When Angel Pérez arrived at Trinity and took a close look at the way the admissions office had been making its decisions, what he found left him deeply concerned. “We were taking some students who probably should not have been admitted, but we were taking them because they could pay,” he told me. “They went to good high schools, but they were maybe at the bottom of their class. The motivation wasn’t there. So the academic quality of our student body was dropping.”

At Trinity, Pérez’s predecessors had been able to capitalize on a pattern that admissions officers say they often see: At expensive prep schools, even students close to the bottom of the class usually have above-average SAT scores, mostly because they have access to high-octane test-prep classes and tutors.

“O.K., you’re not motivated, you’re doing the minimum at your high school,” Pérez explained, describing the students Trinity used to admit in droves. “You have not worked as hard as your peers. But you did the test prep, and you learned how to play the SAT game.”

If you work in admissions at a place like Trinity was before Pérez arrived, SAT scores can provide a convenient justification for admitting the kind of students you might feel compelled to accept because they can pay full tuition. It’s hard to feel good about choosing an academically undeserving rich kid over a striving and ambitious poor kid with better high school grades. But if the rich student you’re admitting has a higher SAT score than the poor student you’re rejecting, you can tell yourself that your decision was based on “college readiness” rather than ability to pay.

The problem is, rich kids who aren’t motivated to work hard and get good grades in high school often aren’t college-ready, however inflated their SAT scores may be. At Trinity, this meant there was a growing number of affluent students on campus who couldn’t keep up in class and weren’t interested in trying. “It had a morale effect on our faculty,” Pérez told me. “They were teaching a very divided campus. The majority of students were really smart and engaged and curious, and then you’ve got these other students” — the affluent group with pumped-up SAT scores and lower G.P.A.s — “who were wondering, How did I get into this school?”

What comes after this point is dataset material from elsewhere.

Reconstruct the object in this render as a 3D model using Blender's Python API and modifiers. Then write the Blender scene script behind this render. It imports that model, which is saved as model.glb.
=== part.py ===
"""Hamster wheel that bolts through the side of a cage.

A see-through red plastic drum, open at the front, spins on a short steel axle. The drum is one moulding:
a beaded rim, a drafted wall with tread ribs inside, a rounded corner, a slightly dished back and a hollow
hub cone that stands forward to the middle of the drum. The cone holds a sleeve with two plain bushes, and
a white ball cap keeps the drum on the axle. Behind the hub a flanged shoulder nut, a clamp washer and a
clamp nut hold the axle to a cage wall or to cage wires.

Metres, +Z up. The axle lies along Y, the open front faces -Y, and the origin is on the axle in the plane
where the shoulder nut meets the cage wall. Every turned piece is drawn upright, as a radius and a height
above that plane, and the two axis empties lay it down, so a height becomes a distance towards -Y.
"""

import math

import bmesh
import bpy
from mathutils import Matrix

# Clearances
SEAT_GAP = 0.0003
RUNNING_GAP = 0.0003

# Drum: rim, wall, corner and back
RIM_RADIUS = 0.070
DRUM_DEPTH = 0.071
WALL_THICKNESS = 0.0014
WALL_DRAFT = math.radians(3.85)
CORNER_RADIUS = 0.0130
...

Hidden away among the wealthy masses on the Trinity campus was a small cohort of low-income students. When Pérez arrived, about 10 percent of the student body was eligible for a Pell grant, the federal subsidy for college students from low-income families, and many of those were students of color. Academically, Trinity’s low-income students were significantly outperforming the rich kids on campus; the six-year graduation rate for Pell-eligible students at Trinity was 92 percent, compared with 76 percent for the rest of the student body. But Trinity’s low-income students — at least the ones I spoke to during my visits to campus in 2017 — were often miserable, struggling to find their place on a campus where the dominant student culture was overwhelmingly privileged and white.

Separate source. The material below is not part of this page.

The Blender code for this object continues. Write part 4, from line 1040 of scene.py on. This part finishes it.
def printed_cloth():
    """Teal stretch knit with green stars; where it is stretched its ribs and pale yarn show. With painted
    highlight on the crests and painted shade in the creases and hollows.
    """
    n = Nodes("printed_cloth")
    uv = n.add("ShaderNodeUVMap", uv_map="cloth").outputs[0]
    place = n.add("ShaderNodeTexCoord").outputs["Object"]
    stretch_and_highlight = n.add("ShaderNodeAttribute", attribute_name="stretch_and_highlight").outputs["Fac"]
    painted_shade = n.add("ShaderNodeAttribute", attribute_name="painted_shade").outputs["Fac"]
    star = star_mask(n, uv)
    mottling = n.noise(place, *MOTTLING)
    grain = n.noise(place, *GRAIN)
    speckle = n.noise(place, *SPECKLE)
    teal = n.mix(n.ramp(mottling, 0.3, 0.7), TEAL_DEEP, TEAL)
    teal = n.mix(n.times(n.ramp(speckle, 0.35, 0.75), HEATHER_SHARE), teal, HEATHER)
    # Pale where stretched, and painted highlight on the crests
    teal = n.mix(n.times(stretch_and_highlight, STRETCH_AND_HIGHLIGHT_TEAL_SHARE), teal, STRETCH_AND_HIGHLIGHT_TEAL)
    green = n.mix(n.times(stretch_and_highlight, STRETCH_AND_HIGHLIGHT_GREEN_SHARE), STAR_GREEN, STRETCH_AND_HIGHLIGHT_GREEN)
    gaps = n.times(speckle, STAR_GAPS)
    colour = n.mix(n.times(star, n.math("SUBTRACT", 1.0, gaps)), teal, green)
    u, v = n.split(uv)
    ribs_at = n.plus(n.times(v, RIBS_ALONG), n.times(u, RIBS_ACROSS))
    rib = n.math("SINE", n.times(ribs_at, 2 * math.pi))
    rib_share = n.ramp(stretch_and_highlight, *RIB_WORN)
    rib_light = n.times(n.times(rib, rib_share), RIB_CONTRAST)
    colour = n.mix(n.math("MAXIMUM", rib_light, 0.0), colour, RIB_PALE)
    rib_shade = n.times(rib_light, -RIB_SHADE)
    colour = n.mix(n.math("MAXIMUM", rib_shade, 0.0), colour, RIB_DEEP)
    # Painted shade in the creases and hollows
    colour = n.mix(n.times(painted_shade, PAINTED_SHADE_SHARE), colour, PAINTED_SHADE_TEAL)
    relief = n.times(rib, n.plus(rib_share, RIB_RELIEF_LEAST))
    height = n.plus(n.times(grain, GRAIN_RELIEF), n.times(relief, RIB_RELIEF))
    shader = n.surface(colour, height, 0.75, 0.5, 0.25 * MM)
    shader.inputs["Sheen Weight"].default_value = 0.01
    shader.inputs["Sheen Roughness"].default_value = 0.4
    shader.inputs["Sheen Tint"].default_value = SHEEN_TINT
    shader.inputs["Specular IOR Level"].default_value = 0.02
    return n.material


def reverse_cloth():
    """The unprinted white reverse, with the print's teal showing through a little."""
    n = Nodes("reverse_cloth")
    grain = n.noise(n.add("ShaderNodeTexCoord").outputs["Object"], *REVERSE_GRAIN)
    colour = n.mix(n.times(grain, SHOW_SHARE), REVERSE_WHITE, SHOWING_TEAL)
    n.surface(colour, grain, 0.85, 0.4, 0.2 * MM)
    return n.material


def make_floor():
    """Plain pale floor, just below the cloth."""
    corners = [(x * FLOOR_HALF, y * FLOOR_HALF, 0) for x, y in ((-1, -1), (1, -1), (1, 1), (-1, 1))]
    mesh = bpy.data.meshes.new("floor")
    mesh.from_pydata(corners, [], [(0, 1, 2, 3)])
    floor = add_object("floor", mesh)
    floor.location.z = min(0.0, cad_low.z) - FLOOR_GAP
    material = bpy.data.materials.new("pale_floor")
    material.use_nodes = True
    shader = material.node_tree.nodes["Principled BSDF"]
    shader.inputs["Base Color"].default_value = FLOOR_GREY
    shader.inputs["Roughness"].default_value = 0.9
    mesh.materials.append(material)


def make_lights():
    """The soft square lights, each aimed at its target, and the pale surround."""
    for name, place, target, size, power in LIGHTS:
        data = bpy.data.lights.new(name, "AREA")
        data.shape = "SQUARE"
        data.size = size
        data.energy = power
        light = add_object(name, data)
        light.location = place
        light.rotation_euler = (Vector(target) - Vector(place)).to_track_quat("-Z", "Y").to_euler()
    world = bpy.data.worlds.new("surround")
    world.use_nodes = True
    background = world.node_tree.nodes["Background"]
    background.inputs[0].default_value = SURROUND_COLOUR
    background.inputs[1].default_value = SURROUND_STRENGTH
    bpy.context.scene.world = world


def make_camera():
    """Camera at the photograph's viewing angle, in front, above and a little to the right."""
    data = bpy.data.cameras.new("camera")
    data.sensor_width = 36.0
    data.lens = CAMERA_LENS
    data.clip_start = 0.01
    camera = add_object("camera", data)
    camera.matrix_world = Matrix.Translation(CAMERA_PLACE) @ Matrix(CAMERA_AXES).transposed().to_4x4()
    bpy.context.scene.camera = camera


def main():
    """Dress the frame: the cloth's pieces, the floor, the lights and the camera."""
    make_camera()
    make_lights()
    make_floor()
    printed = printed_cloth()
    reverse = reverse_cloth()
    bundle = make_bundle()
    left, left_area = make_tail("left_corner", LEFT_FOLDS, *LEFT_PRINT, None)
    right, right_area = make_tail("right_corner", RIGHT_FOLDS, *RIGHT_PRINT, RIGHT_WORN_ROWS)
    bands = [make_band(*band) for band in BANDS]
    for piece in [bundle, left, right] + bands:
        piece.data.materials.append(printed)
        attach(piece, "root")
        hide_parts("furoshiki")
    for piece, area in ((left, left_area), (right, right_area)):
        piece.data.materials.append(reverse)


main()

But perhaps the most startling fact about the pre-Pérez admissions strategy at Trinity was that it was not doing much to help the college stay afloat financially. As Pérez saw it, this was mostly a question of demographics. The pool of affluent 18-year-old Americans was shrinking, especially in the Northeast, and the ones who remained had come to understand that they had significant bargaining power when it came to negotiating tuition discounts with the colleges that wanted to admit them. As a result, paradoxically, Trinity was going broke educating an unusually wealthy student body.